Income taxes are computed in accordance with ASC Topic 740, Income Taxes, and reflect the net tax effects of temporary differences between the financial reporting carrying amounts of assets and liabilities and the corresponding income tax amounts. The Company has deferred tax assets and liabilities and maintains valuation allowances where it is more likely than not that all or a portion of deferred tax assets will not be realized. To the extent the Company determines that it will not realize the benefit of some or all of its deferred tax assets, such deferred tax assets will be adjusted through the Company’s provision for income taxes in the period in which this determination is made.

On December 22, 2017, the Tax Act was enacted which, among a number of its provisions, lowered the U.S. corporate tax rate from 35% to 21%, effective January 1, 2018. The Company's blended statutory tax rate for fiscal 2018 will approximate 28% as a result of the change in statutory rates and was applied to year-to-date earnings with the impact recorded in the Company's unaudited condensed consolidated statement of operations and comprehensive (loss) income for the three months ended December 31, 2017. For the three months ended December 31, 2017, the Company also recorded a non-cash provisional adjustment to income tax expense of $46,989 related to the Tax Act. This provisional amount is comprised of $40,029 related to the remeasurement of deferred taxes as of the enactment date and $6,960 related to the deferred tax impact of the reduction of the tax receivable agreement liability as discussed in Note 9. This provisional amount will be impacted primarily by the actual reversals of temporary differences through fiscal year end June 30, 2018. Based on an initial assessment of the Tax Act, the Company believes that the most significant impact on the Company’s unaudited condensed consolidated financial statements is the remeasurement of deferred taxes. Other provisions of the Tax Act are not expected to have a material impact on the Company’s consolidated financial statements for the fiscal year ended June 30, 2018.
As of December 31, 2017 and June 30, 2017, the Company maintained a valuation allowance of $12,537 and $10,324, respectively, against deferred tax assets related to state net operating losses and future amortization deductions (with respect to the Section 754 election) that are reported in the Tennessee corporate tax return without offsetting income, which is taxable at the LLC. The increase in the valuation allowance is due to the exchanges of LLC Units into Class A common stock by certain LLC Unit holders during the three months ended December 31, 2017.

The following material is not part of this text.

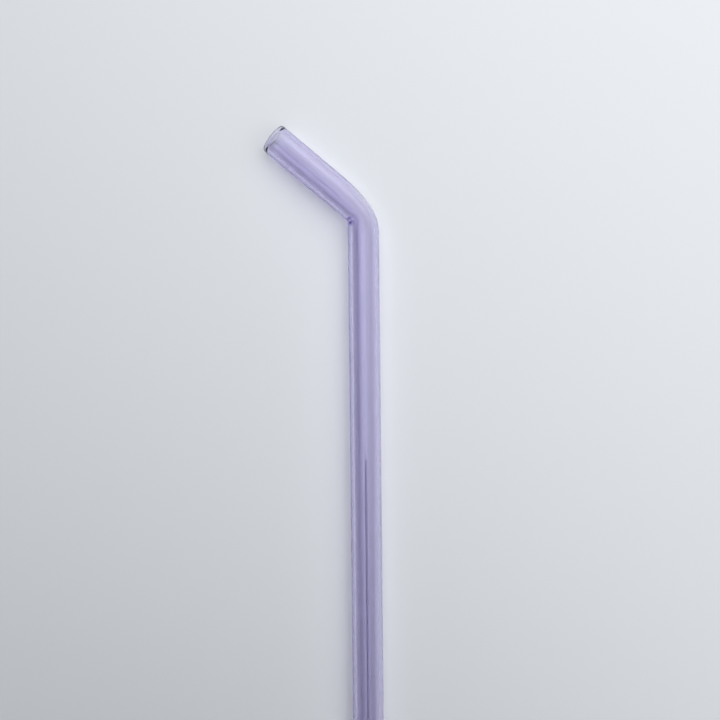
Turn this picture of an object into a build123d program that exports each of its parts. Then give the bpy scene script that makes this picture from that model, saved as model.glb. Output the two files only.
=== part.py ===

The Company’s consolidated interim effective tax rate is based upon expected annual income from operations, statutory tax rates and tax laws in the various jurisdictions in which the Company operates. Significant or unusual items, including those related to the change in U.S. tax law noted above as well as other adjustments to accruals for tax uncertainties, are recognized in the quarter in which the related event occurs. For the three months ended December 31, 2017 and 2016, the Company's effective tax rate was 344.9% and 33.8%, respectively. For the six months ended December 31, 2017 and 2016, the Company's effective tax rate was 98.4% and 33.8%, respectively. For the three and six months ended December 31, 2017, the principal differences in the Company's effective tax rate with comparable historical periods presented and the statutory federal income tax rate of 35% relate to the impact of one-time items due to the change in tax law enacted in connection with the Tax Act. Additionally, the Company's effective tax rate for the three months ended December 31, 2017 and 2016 is related to, to a lesser extent, the impact of the non-controlling interests in the LLC, a pass-through entity for U.S. federal tax purposes, state income taxes attributable to the LLC, and the benefit of deductions under Section 199 of the Internal Revenue Code.